Rankin was a small township, seven miles from Pittsburgh, with two steel mills on the Monongahela River. Smokestacks actually shot out red smoke into the air regularly before environmental protection became a rule .Hence Miss Helen’s perennial babushka scarf.Most of the men, including my daddy, worked in the steel mills. Daddy was a wire drawer.

Miss Helen worked in a bookstore in downtown Pittsburgh and rode the #67 streetcar home in the evening.

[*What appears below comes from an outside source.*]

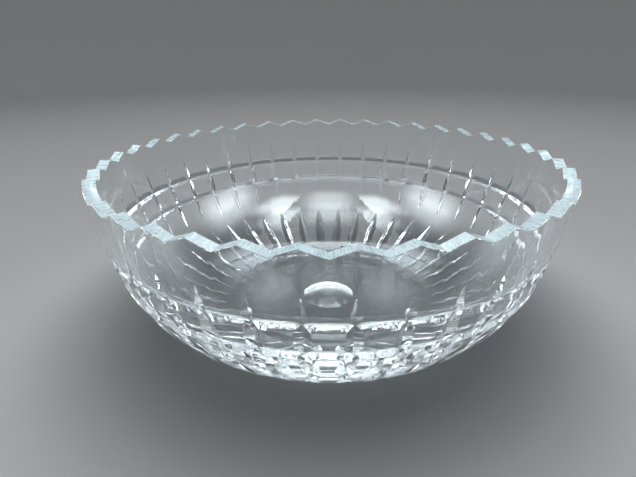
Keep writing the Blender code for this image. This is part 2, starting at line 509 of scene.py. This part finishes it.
def add_floor():
    """A pale floor that sweeps up into a round backdrop, with a painted shadow under the bowl."""
    bm = bmesh.new()
    profile = [(FLOOR_CENTRE_RADIUS, 0.0), (FLOOR_RADIUS, 0.0)]
    for step in range(1, SWEEP_STEPS + 1):
        angle = math.pi / 2 * step / SWEEP_STEPS
        out, up = SWEEP_RADIUS * math.sin(angle), SWEEP_RADIUS * (1 - math.cos(angle))
        profile.append((FLOOR_RADIUS + out, up))
    profile.append((FLOOR_RADIUS + SWEEP_RADIUS, BACKDROP_HEIGHT))
    turns = [2 * math.pi * step / FLOOR_TURNS for step in range(FLOOR_TURNS)]
    rings = []
    for radius, height in profile:
        points = [(radius * math.cos(turn), radius * math.sin(turn), height) for turn in turns]
        rings.append([bm.verts.new(point) for point in points])
    bm.faces.new(rings[0])
    for inner, outer in zip(rings, rings[1:]):
        for i in range(FLOOR_TURNS):
            j = (i + 1) % FLOOR_TURNS
            bm.faces.new([inner[i], outer[i], outer[j], inner[j]])
    bmesh.ops.recalc_face_normals(bm, faces=bm.faces)
    mesh = bpy.data.meshes.new("floor")
    bm.to_mesh(mesh)
    bm.free()
    mesh.shade_smooth()
    mesh.materials.append(floor_paper_painted_shade())
    floor = bpy.data.objects.new("floor", mesh)
    bpy.context.scene.collection.objects.link(floor)
    floor.location.z = LOW.z - FLOOR_GAP


def add_panel(name, place, target, size, radiance, colour=COOL, for_floor=False):
    """A soft panel that fades to its edges and shows in the glass, or a plain one for matt surfaces."""
    data = bpy.data.lights.new(name, "AREA")
    data.shape = "RECTANGLE"
    data.size, data.size_y = size
    data.energy = radiance * math.pi * size[0] * size[1]
    data.color = colour
    light = bpy.data.objects.new(name, data)
    light.location = place
    light.rotation_euler = (Vector(target) - Vector(place)).to_track_quat("-Z", "Y").to_euler()
    light.visible_camera = False
    light.visible_diffuse = for_floor
    light.visible_glossy = not for_floor
    if not for_floor:
        soften(data)
    bpy.context.scene.collection.objects.link(light)


def soften(data):
    """Let a panel's light fade from the middle to its four edges."""
    data.use_nodes = True
    nodes = data.node_tree.nodes
    links = data.node_tree.links
    where = nodes.new("ShaderNodeNewGeometry")
    parts = nodes.new("ShaderNodeSeparateXYZ")
    links.new(where.outputs["Parametric"], parts.inputs["Vector"])
    fades = []
    for axis in "XY":
        away = nodes.new("ShaderNodeMath")
        away.operation = "SUBTRACT"
        away.inputs[1].default_value = 0.5
        links.new(parts.outputs[axis], away.inputs[0])
        size = nodes.new("ShaderNodeMath")
        size.operation = "ABSOLUTE"
        links.new(away.outputs["Value"], size.inputs[0])
        fade = nodes.new("ShaderNodeMapRange")
        fade.interpolation_type = "SMOOTHSTEP"
        fade.inputs["From Min"].default_value = PANEL_FADE[0]
        fade.inputs["From Max"].default_value = PANEL_FADE[1]
        links.new(size.outputs["Value"], fade.inputs["Value"])
        fades.append(fade)
    both = nodes.new("ShaderNodeMath")
    both.operation = "MULTIPLY"
    links.new(fades[0].outputs["Result"], both.inputs[0])
    links.new(fades[1].outputs["Result"], both.inputs[1])
    links.new(both.outputs["Value"], nodes["Emission"].inputs["Strength"])


def add_lights():
    """The first panel lights matt surfaces alone. The others show only in the glass."""
    add_panel("floor_panel", (0, 0, 1.7), (0, 0, 0), (1.7, 1.7), 2.6, colour=WHITE, for_floor=True)
    add_panel("back_panel", (0, 0.85, 0.93), (0, 0, 0.05), (0.8, 0.42), 7)
    add_panel("middle_panel", (0, -0.30, 0.75), (0, -0.30, 0), (0.46, 0.66), 7)
    for side, name in ((-1, "left"), (1, "right")):
        key_place, key_target = (side * 0.30, -0.18, 0.75), (side * 0.30, -0.18, 0)
        add_panel(f"{name}_key_panel", key_place, key_target, (0.46, 0.60), 13)
        add_panel(f"{name}_side_panel", (side * 1.1, -0.1, 0.75), (0, -0.1, 0.1), (1.3, 0.80), 7)


def add_world():
    world = bpy.data.worlds.new("studio")
    world.use_nodes = True
    background = world.node_tree.nodes["Background"]
    background.inputs["Color"].default_value = WORLD_COLOUR
    background.inputs["Strength"].default_value = WORLD_STRENGTH
    bpy.context.scene.world = world


def add_camera():
    data = bpy.data.cameras.new("camera")
    data.sensor_width = CAMERA_SENSOR
    data.lens = CAMERA_LENS
    data.clip_start = CAMERA_NEAR
    camera = bpy.data.objects.new("camera", data)
    place = Matrix.Translation(Vector((0, -CAMERA_DISTANCE, HIGH.z + CAMERA_RISE)))
    turn = Matrix.Rotation(CAMERA_TURN, 4, "Z")
    tilt = Matrix.Rotation(math.pi / 2 - CAMERA_DIP, 4, "X")
    roll = Matrix.Rotation(CAMERA_ROLL, 4, "Z")
    camera.matrix_world = place @ turn @ tilt @ roll
    bpy.context.scene.collection.objects.link(camera)
    bpy.context.scene.camera = camera


def add_bowl():
    bowl = bpy.data.objects.new("crystal_bowl", bowl_mesh())
    bowl.data.materials.append(polished_crystal())
    bowl.data.materials.append(ground_crystal())
    bpy.context.scene.collection.objects.link(bowl)
    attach(bowl, "root")
    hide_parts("bowl")


def set_cycles_paths():
    """Light has to cross many walls and facets of the glass."""
    cycles = bpy.context.scene.cycles
    cycles.max_bounces = LIGHT_BOUNCES
    cycles.transmission_bounces = LIGHT_BOUNCES
    cycles.glossy_bounces = LIGHT_BOUNCES


add_bowl()
add_floor()
add_world()
add_lights()
add_camera()
set_cycles_paths()
bpy.context.scene.view_settings.view_transform = "Standard"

When she got home, she and Daddy laughed and listened to the radio in Daddy’s room, now their room.

When neighbors signified about her daughter-in-law’s shoes, Grandmother said “Helen’s just sensible when it comes to her feet, that’s all.” The neighbor kids couldn’t understand why a grown woman wore them every day. Tennis shoes were for schoolgirls. I never asked why she wore them because it made sense to me; living on Third Street in Rankin was living on the side of a mountain for chrissakes!

Riding the streetcar and tackling those hills looked seriously uncomfortable for women wearing even medium heeled shoes. Miss Helen had no problem sprinting to the streetcar stop or getting into the house out of the rain.
I don’t know why and through no fault of my own, Daddy and Miss Helen broke up in 1955. I wasn’t too sad because frankly she was not a lot of fun. She never fulfilled my expectations. We never once went shopping together. My favorite memory of Miss Helen is seeing her almost skip down the Third Street Hill at a fast pace, wearing a babushka and carrying a small bookbag with the name of her store on it. I admired her for insisting on wearing sneakers but was also embarrassed for the same reason. Nevertheless, I decided then and there to be like Miss Helen in one regard, to have the courage to stand my ground in whatever sensible white tennis shoes I choose.